**WHAT THE TASK ASKS:** Exactly and only the lines from the one containing "Recreate this object" through the close of the entries below are to be set down.

[Collected data entries]
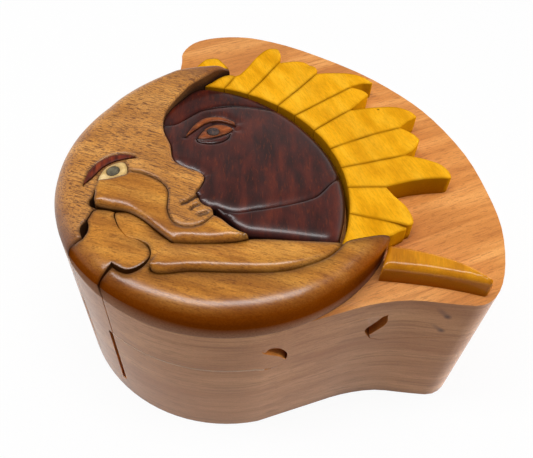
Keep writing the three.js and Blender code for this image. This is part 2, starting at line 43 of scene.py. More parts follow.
# Sizes of the model, in millimetres, as in its solids
blockTop = 50.0
moon = {"centre": (-13.8, -13.6), "radius": 45.2, "top": 59.5, "jawTop": 59.1, "rise": 0.06, "riseLimit": 1.2,
        "fallReach": 15.0, "tipFromX": -22.0, "tipBehindY": 20.0, "tipFall": 0.15,
        "onRim": 0.12, "bandDrop": 0.2,
        "turn": (95, 116, 147, 205, 232, 255, 315, 336),  # the rim by its angle, then the three rows below it
        "rounding": (3, 3, 8, 8, 6, 6, 6, 3), "band": (56.5, 56.5, 52.5, 52.5, 54.6, 55.2, 55.2, 56.2),
        "fall": (0, 0, 1, 1, 0, 0, 0, 0)}
sun = {"centre": (-25.5, -20.5), "radius": 42.4, "at": (-8.0, -10.0), "height": 58.8, "slopeX": -0.085,
       "slopeY": -0.08, "bow": 0.0012, "rimWidth": 3.0, "rimDrop": 2.0, "onRim": 0.25,
       "turn": (38, 66, 88, 105), "rimShare": (1.0, 0.25, 0.25, 0.9)}
rayTop = 56.2
modelTop = 60.65


# Camera, from the photograph

camera = {"place": (-3.0, -125.5, 171.4), "lookDown": 50.72, "roll": 3.65,  # millimetres and degrees
          "focalPixels": 606.9, "frameWidth": 533, "sensor": 36.0, "nearest": 0.01}


def addCamera(c):
    data = bpy.data.cameras.new("camera")
    data.sensor_width = c["sensor"]
    data.lens = c["focalPixels"] / c["frameWidth"] * c["sensor"]
    data.clip_start = c["nearest"]
    down, roll = math.radians(c["lookDown"]), math.radians(c["roll"])
    forward = Vector((0, math.cos(down), -math.sin(down)))
    right = Vector((1, 0, 0))
    up = right.cross(forward)
    across = math.cos(roll) * right + math.sin(roll) * up
    upright = -math.sin(roll) * right + math.cos(roll) * up
    obj = bpy.data.objects.new("camera", data)
    obj.matrix_world = Matrix.Translation(Vector(c["place"]) * mm) @ Matrix(
        (across, upright, -forward)).transposed().to_4x4()
    bpy.context.scene.collection.objects.link(obj)
    bpy.context.scene.camera = obj


addCamera(camera)
print("camera placed")


# Small helpers for shader nodes: numeric keys name the sockets that share a name

def addNode(tree, kind, sockets=None, **options):
    node = tree.nodes.new("ShaderNode" + kind)
    for name, value in options.items():
        setattr(node, name, value)
    for name, value in (sockets or {}).items():
        if isinstance(value, bpy.types.NodeSocket):
            tree.links.new(value, node.inputs[name])
        else:
            node.inputs[name].default_value = value
    return node


def addRamp(tree, factor, stops):
    node = addNode(tree, "ValToRGB", {"Fac": factor})
    ramp = node.color_ramp
    while len(ramp.elements) < len(stops):
        ramp.elements.new(0.5)
    for element, (position, colour) in zip(ramp.elements, stops):
        element.position = position
        element.color = tuple(colour) + (1,)
    return node.outputs["Color"]


def addMix(tree, factor, first, second):
    full = {0: factor}
    for key, colour in ((6, first), (7, second)):
        full[key] = colour if isinstance(colour, bpy.types.NodeSocket) else tuple(colour) + (1,)
    return addNode(tree, "Mix", full, data_type="RGBA").outputs[2]


def addMath(tree, operation, first, second, clamp=False):
    return addNode(tree, "Math", {0: first, 1: second}, operation=operation, use_clamp=clamp).outputs[0]


def addRange(tree, value, low, high, newLow=0.0, newHigh=1.0):
    sockets = {"Value": value, "From Min": low, "From Max": high, "To Min": newLow, "To Max": newHigh}
    return addNode(tree, "MapRange", sockets).outputs["Result"]


def newMaterial(name):
    material = bpy.data.materials.new(name)
    material.use_nodes = True
    material.node_tree.nodes.clear()
    return material, material.node_tree


# Wood: tone, growth lines and pores along the grain, dark saw cuts together with painted shade in creases,
# under raised edges and on upright sides, painted shade on rims and tips, and dull upright sides

woodNoise = {"tone": (3.0, 0.3, 0.0), "line": (4.0, 0.5, 7.0), "pore": (2.0, 0.0, 3.0),
             "patch": (2.0, 0.2, 11.0), "speckle": (2.0, 0.0, 5.0)}  # detail, distortion, shift
mostNoise = (0.3, 0.7)  # nearly all values of a noise lie between these

plainWood = {  # what a wood has where its own values say nothing
    "shift": 0.0, "toneRange": (0.32, 0.68), "lineRange": (0.52, 0.66), "poreFade": 0.06,
    "patchSize": (22, 14), "patchRange": (0.45, 0.72), "patchAmount": 0.0,
    "speckleSize": (0.5, 0.35), "speckle": 0.1, "knots": (), "jointsAndShade": 0.0, "bumpDepth": 0.08, "lineBump": 0.4,
    "sideMatt": 0.6, "sideRough": 0.4, "gloss": 0.5, "coat": 0.0, "coatRough": 0.2, "coatBend": 1.5,
    "sheen": 0.0, "sheenRough": 0.3}


def grainNoise(tree, place, w, layer, shift=0.0):
    size = w[layer + "Size"]  # along the grain, across it, and upwards where that differs
    detail, distortion, ownShift = woodNoise[layer]
    vector = addNode(tree, "Mapping", {
        "Vector": place, "Scale": (1 / size[0], 1 / size[1], 1 / size[-1]),
        "Location": (ownShift + shift,) * 3}).outputs[0]
    return addNode(tree, "TexNoise", {
        "Vector": vector, "Scale": 1.0, "Detail": detail, "Distortion": distortion}).outputs["Fac"]


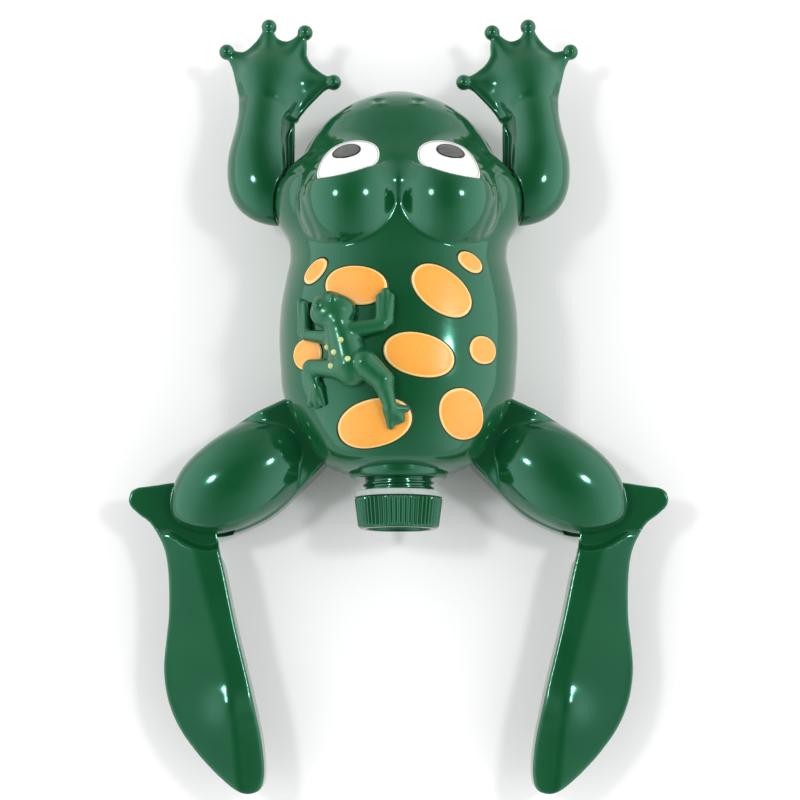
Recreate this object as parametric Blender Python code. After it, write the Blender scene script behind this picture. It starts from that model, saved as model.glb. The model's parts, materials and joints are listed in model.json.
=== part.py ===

**RESULT OF THIS EXERCISE:**
Recreate this object as parametric Blender Python code. After it, write the Blender scene script behind this picture. It starts from that model, saved as model.glb. The model's parts, materials and joints are listed in model.json.
=== part.py ===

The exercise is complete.